After more than six years of work, the new light rail in the center of the country completed its first test-run along the Red Line on Wednesday night. The two trains, operated by the NTA ‑ Metropolitan Mass Transit System, left the depot complex in Petah Tikva at 12:30 a.m., stopped on Jerusalem Boulevard and arrived at Bat Yam Stadium at 3:00 a.m. on a 24-kilometer route.
The night operation was accompanied by a ring of police security whose job was to prevent residents from approaching the train in a dangerous manner. But the late hour of the night did not stop many residents from pulling out their cellphones and sharing the historic moment. As part of the test drive, a number of components of the train were tested, including communications, signaling, electricity, the track, cameras, the carriages themselves, and propulsion and safety mechanisms.

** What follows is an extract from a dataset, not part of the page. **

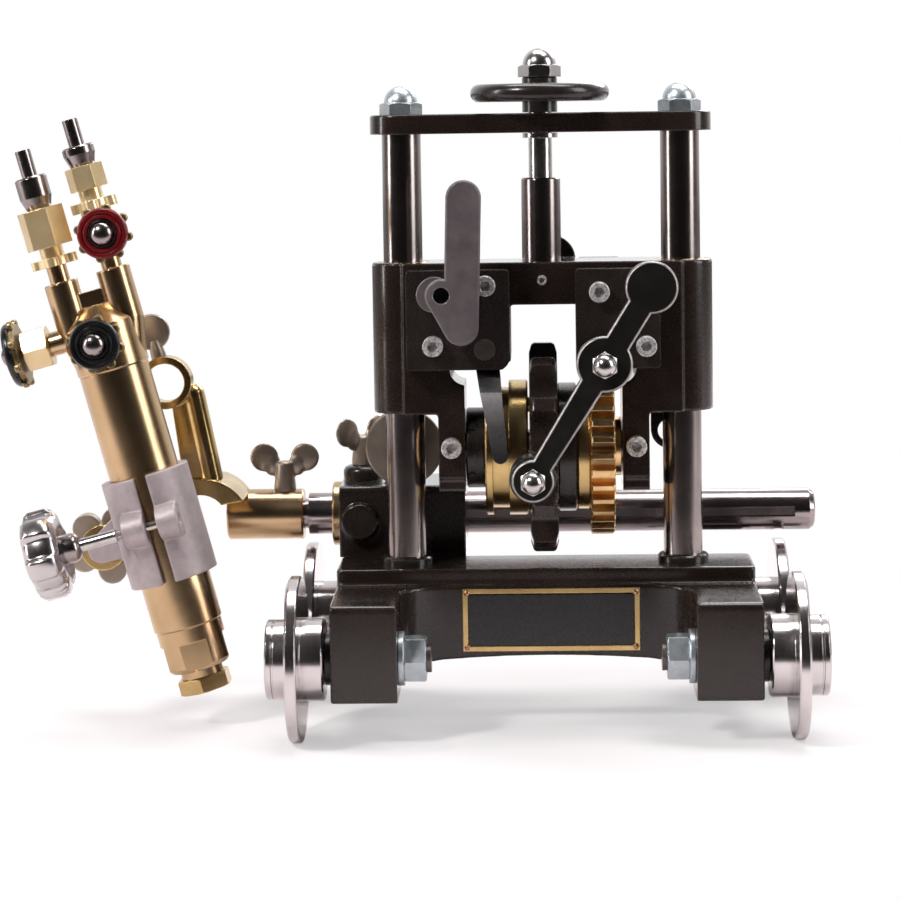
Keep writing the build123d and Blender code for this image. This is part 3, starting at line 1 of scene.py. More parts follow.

"We made history today: We practically traveled from Petah Tikva to Bat Yam. For the first time, we opened the line from end to end with a perfect system in terms of electricity, cars and tracks," said NTA CEO Haim Glick, adding that "we still have a lot of systems coordination work ahead, but this is a historic day."

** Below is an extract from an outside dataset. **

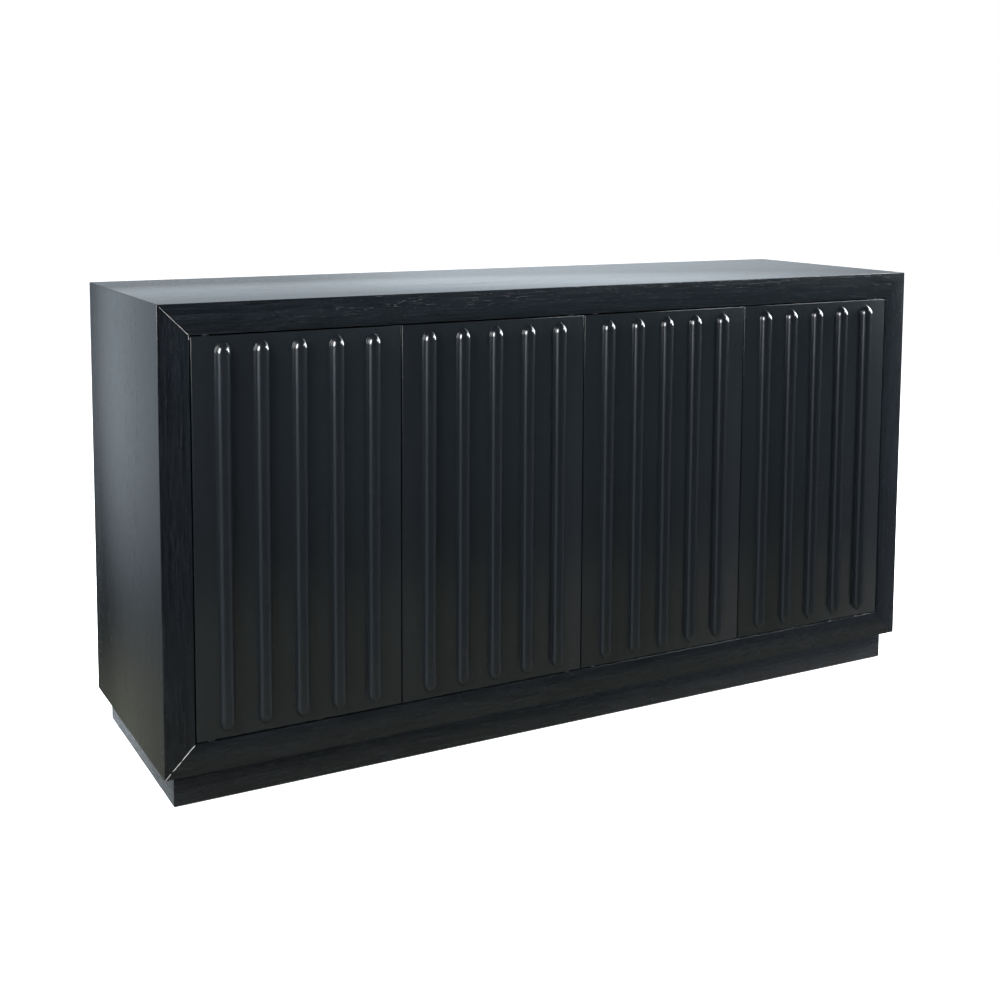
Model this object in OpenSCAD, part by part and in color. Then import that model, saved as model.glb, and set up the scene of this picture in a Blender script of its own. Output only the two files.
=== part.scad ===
// A low four-door sideboard: a mitred case on a recessed plinth, closed by four inset doors that
// carry raised half-round ribs. The front faces -Y, the floor is Z = 0 and X = 0 is the middle.
// Doors 1 and 3 turn on their left edges, doors 2 and 4 on their right edges, counted from -X.

/* [Case] */
// Width of the case
case_w = 1600; // [1540:10:1660]
// Height of the case without its plinth
case_h = 785; // [740:5:830]
// Depth of the case
case_d = 472; // [440:2:500]
// Thickness of the top, bottom and side panels
panel_t = 52; // [46:1:58]

/* [Plinth] */
// Height of the plinth rails
plinth_h = 57; // [45:1:80]
// Set-back of the plinth on all four sides
plinth_inset = 20; // [10:1:40]
// Thickness of the plinth rails and the bearer
plinth_t = 18; // [16:1:22]

/* [Doors] */
// Thickness of a door without its ribs
door_t = 20; // [18:1:22]
// Gap round each door
door_gap = 2.5; // [2.3:0.1:3]

/* [Ribs] */
// Radius of a half-round rib, which is also its height above the door
rib_r = 13.5; // [10:0.5:14]
// Spacing of the ribs across a door
rib_pitch = 66.6; // [55:0.1:70]
// Length of the pointed nose at each end of a rib
rib_nose = 17; // [15:1:24]
// Distance from a nose's tip to the door's top or bottom edge
rib_margin = 10.5; // [6:0.5:20]

/* [Inside] */
// Thickness of the centre partition and the shelves
board_t = 18; // [18:1:22]
// Thickness of the back panel
back_t = 9; // [6:1:12]
// Set-back of the shelves behind the case's front edge
shelf_setback = 60; // [50:1:90]

/* [Hardware] */
// Distance of a door's pivot from its hinge-side edge
pivot_in = 26; // [24:1:28]
// Radial running clearance of a pivot pin in its bush
pivot_clear = 0.05; // [0.02:0.01:0.1]
// Travel of a latch's plunger
latch_travel = 3; // [2:0.5:4]

/* [Hidden] */
$fn = 64;
DOORS = 4;
RIBS = 5;
door_numbers = [1:DOORS];
rib_numbers = [1:RIBS];

// Main planes
glide_h = 2;
case_z0 = glide_h + plinth_h;
case_z1 = case_z0 + case_h;
front_y = rib_r - (case_d + rib_r) / 2;
back_y = front_y + case_d;
open_x = case_w / 2 - panel_t;
open_z0 = case_z0 + panel_t;
open_z1 = case_z1 - panel_t;

// Doors and ribs
door_w = (2 * open_x - (DOORS + 1) * door_gap) / DOORS;
door_z0 = open_z0 + door_gap;
door_h = open_z1 - open_z0 - 2 * door_gap;
door_back_y = front_y + door_t;
rib_l = door_h - 2 * rib_margin;
nose_arc_r = (rib_r * rib_r + rib_nose * rib_nose) / (2 * rib_r);

// Pivots: pins fixed in the doors, turning in flanged bushes let into the case
pin_r = 4;
pin_in_door = 25;
pin_in_bush = 11;
pin_y = front_y + 9;
collar_r = 6.5;
collar_gap = 0.3;
bush_r = 6;
bush_l = 12;
flange_r = 7.5;
flange_t = 1;
seat_clear = 0.02;
floor_clear = 0.2;

// Back panel in its rebate, and the screws that hold it
rebate_w = 10;
rebate_d = back_t + 1;
back_edge_gap = 0.5;
back_y0 = back_y - rebate_d;
screw_r = 1.75;
screw_l = 25;
screw_head_r = 3.6;
screw_head_h = 2;

// Splines across the four mitres
spline_w = 22;
spline_t = 6;
spline_stop = 40;
groove_clear = 0.1;

// Partition, shelves and their pins
partition_y = front_y + 40;
shelf_gap = 1.5;
shelf_z = (open_z0 + open_z1 - board_t) / 2;
shelf_pin_r = 2.5;
shelf_pin_l = 8;
shelf_collar_r = 4.5;
shelf_collar_t = 1;
shelf_pin_ys = [front_y + shelf_setback + 40, back_y0 - 60];

// Plinth corner blocks and glides
plinth_x = case_w / 2 - plinth_inset;
plinth_y0 = front_y + plinth_inset;
plinth_y1 = back_y - plinth_inset;
block_w = 36;
glide_r = 9;
nail_r = 2;
nail_l = 12;

// Touch latches: a strike disc on the door, a sprung plunger in a housing under the top panel
latch_in = 30;
latch_z = open_z1 - 11;
strike_r = 7;
strike_t = 1.5;
strike_stem_r = 3;
strike_stem_l = 8;
tip_gap = 0.3;
tip_r = 5.5;
tip_t = 2.5;
tip_y = door_back_y + strike_t + tip_gap;
stem_r = 4;
latch_y = tip_y + tip_t + latch_travel + 0.7;
latch_w = 18;
latch_h = 20;
neck_l = 10;
chamber_r = 5.4;
chamber_l = 38;
latch_l = neck_l + chamber_l + 8;
retainer_r = 5;
retainer_t = 2;
retainer_y = latch_y + neck_l + 0.1;
ear_w = 42;
ear_l = 20;
ear_t = 4;
ear_screw_x = 15;

// Latch spring
coil_r = 3.9;
wire_r = 0.45;
coil_turns = 7;
coil_steps = 12;
wire_sides = 6;
coil_y0 = retainer_y + retainer_t + wire_r + 0.1;
coil_y1 = latch_y + neck_l + chamber_l - wire_r - 0.1;

black_stain = [0.10, 0.11, 0.12];
door_black = [0.09, 0.10, 0.11];
inside_black = [0.07, 0.07, 0.08];
steel = [0.62, 0.63, 0.65];
nylon = [0.16, 0.16, 0.17];

// ---- Places that repeat ----

function hinged_left(n) = n % 2 == 1;
function door_x(n) = -open_x + door_gap + (n - 1) * (door_w + door_gap);
function from_hinge_side(n, d) = hinged_left(n) ? door_x(n) + d : door_x(n) + door_w - d;
function pivot_x(n) = from_hinge_side(n, pivot_in);
function latch_x(n) = from_hinge_side(n, door_w - latch_in);
function rib_x(n, k) = door_x(n) + door_w / 2 + (k - (RIBS + 1) / 2) * rib_pitch;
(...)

In the next phase, to take place in the coming days, the light rail will begin a series of test-runs in Bat Yam, and then in about two weeks on the streets of Jaffa. Becoming fully operational in about a year, this trip will become routine, with a train passing every 3.5 minutes at 24 elevated stations and ten underground stations, including the Allenby station, which has been dug to a depth of about 35 meters. Each train will be able to carry 500 passengers.
About three months ago, NTA started running light rail test-run trips for the first time. At the time, the section between Orlov and Shenkar streets in the city was chosen for the initial run, which was received with applause from the residents who stood around excitedly.
"Until now, all the excavations and this mess were just problems," shared one of the business owners located in the first section of the train. "From now, I'm starting to see the solution."